I’d never had an actor perform my shows before, and the fear was that people would say, “Oh, you could do it better,” or I would think I could do it better. So it had to be somebody really, really good. And I wanted Billy, and he was my first choice. He was Leigh’s first choice. Billy was not available. And I thought, I’m going to have to perform it, but I don’t think that was ever going to be an option with Audible. But then Billy became available. I kind of hit the jackpot, but I was afraid there would be a list of actors, and it would go further and further down, and it would get less and less exciting to me and more like, “Why am I being cast out of my own shows?”
You played Lillian, who was a middle-aged Englishwoman. Could you have played Sandra?
Yeah, I mean, but I couldn’t. I could do them all, but how good would they be? Sandra was written for a woman. I did perform Sandra because that’s how I try them out.
People said, if you’re not in it, you will be defined as a writer. If you’re in it, it’s another performance piece. Then what happened with Billy? That was the dreamiest experience with him in four productions of it. But all of a sudden, I’m the writer, and for years people said nobody can perform your shows for you, and I always thought that was wrong. People that I really trust, who are very knowledgeable, all felt the same thing, that the shows depend on me. I always felt they didn’t. Harry Clarke proved they didn’t.
Suddenly you’re the writer. Is there any desire to expand and write for multiple actors?
I don’t think my instincts are with multiple people. They’re either multiple people within a monologue or they’re film scripts. I just don’t have an ability or aptitude for plays. I’ve written a couple of short plays that I really like, but I don’t know. I am in awe of people that can write a two-hour play.
What is the power of one person embodying all the people in a story? Why are you drawn to that?
I really don’t know. What I was sensing with Blue Cowboy in Brooklyn was a different kind of thirst for one person telling a story that had authenticity. There’s something that was very human about one person getting up under some lights in front of a group of people telling a story that felt different to how it was, say, 30 years ago. There was something very human about it and honest. And a lot of people were waiting for me after that show, more than usual, telling me that they really loved sitting in a theater and hearing a story. And that’s basically what it is.
David Cale performing in We’re Only Alive for a Short Amount of Time at the Public Theater in June 2019. Photo: Joan Marcus.

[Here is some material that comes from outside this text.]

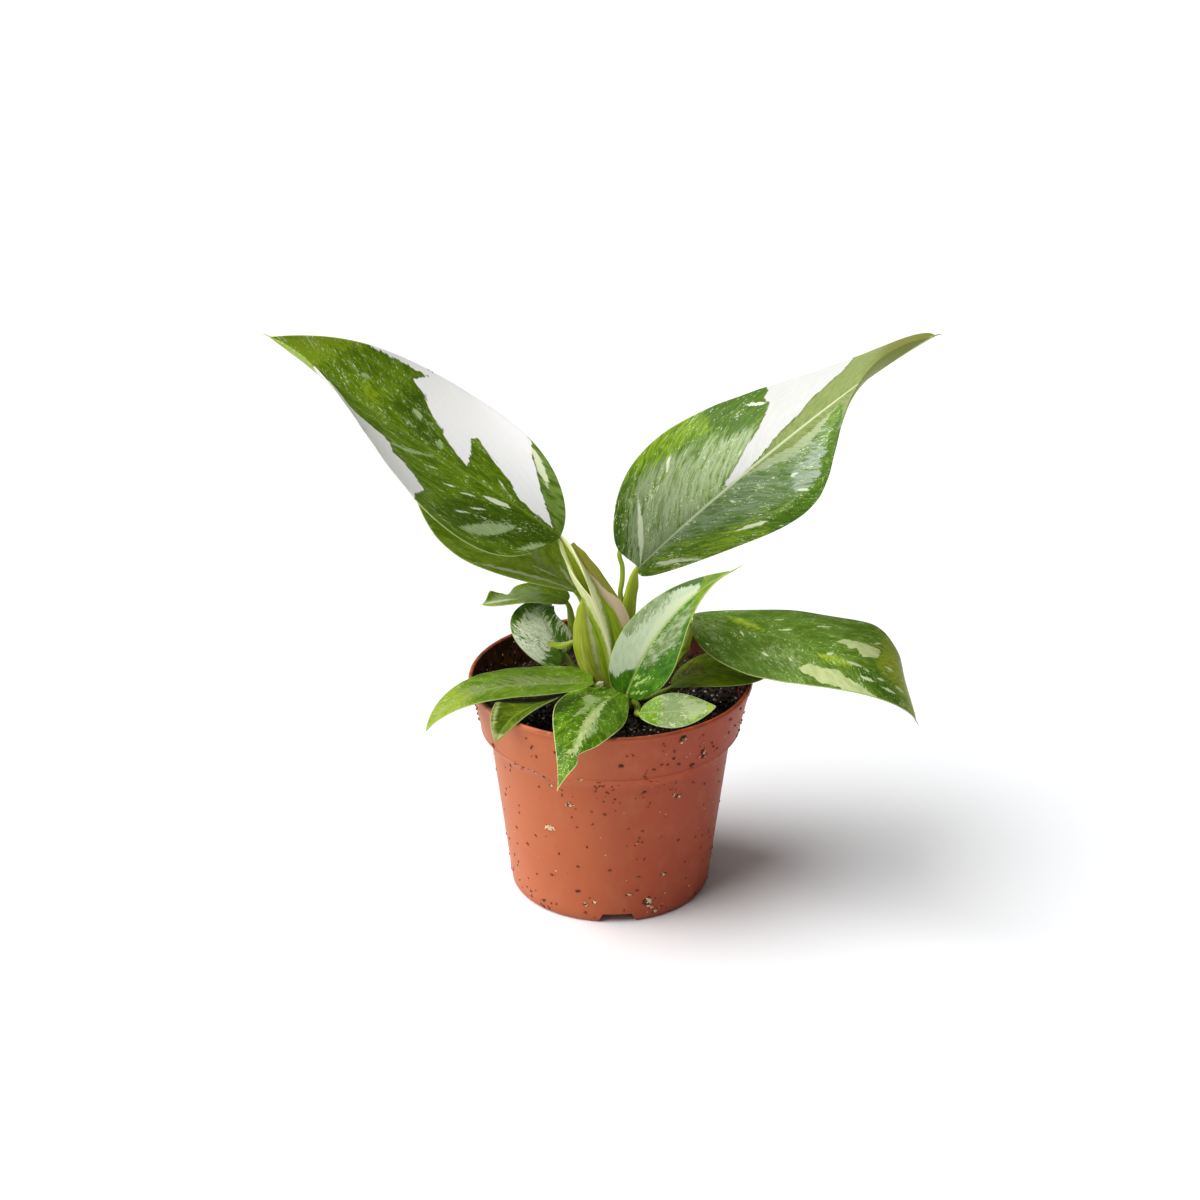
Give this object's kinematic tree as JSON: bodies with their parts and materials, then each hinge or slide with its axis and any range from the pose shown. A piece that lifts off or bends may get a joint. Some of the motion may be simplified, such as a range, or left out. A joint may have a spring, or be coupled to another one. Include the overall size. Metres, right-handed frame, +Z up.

They’re all stories. It’s not that I go and see a lot of solo shows or anything. I don’t feel like I was influenced by other solo performers, necessarily, beyond someone like Laurie Anderson — she influenced me early on — and I always loved Spalding Gray and Eric Bogosian. I love Karen Finley’s stuff, she really influenced me. And Holly Hughes. I don’t know what it’s about. I don’t know why I do them. I’ve got 14 solo shows. It’s like, what’s going on here? But I keep coming back to them.
Yet only some of them feel like autobiography?
They’re all emotionally autobiographical, I think. I feel like a singer-songwriter who, instead of albums, makes shows. That’s how I used to feel all the time. I still feel it to some degree. Deep in a Dream of You was 12 monologues, like 12 songs. Smooch Music was similar. They were like albums. They were laid out like Joni Mitchell albums, in my view.
There’s a lot of music influence in my work, and movies. I know movies much more than theater. So my shows have an eye on painting a picture that you want the audience to be able to visualize.
There’s two things going on at the same time: there’s the teller of the story, and then there’s the collaborator, which is the audience member, who’s seeing it, who’s making their own movie based on what they’re hearing.
This interview has been edited and condensed.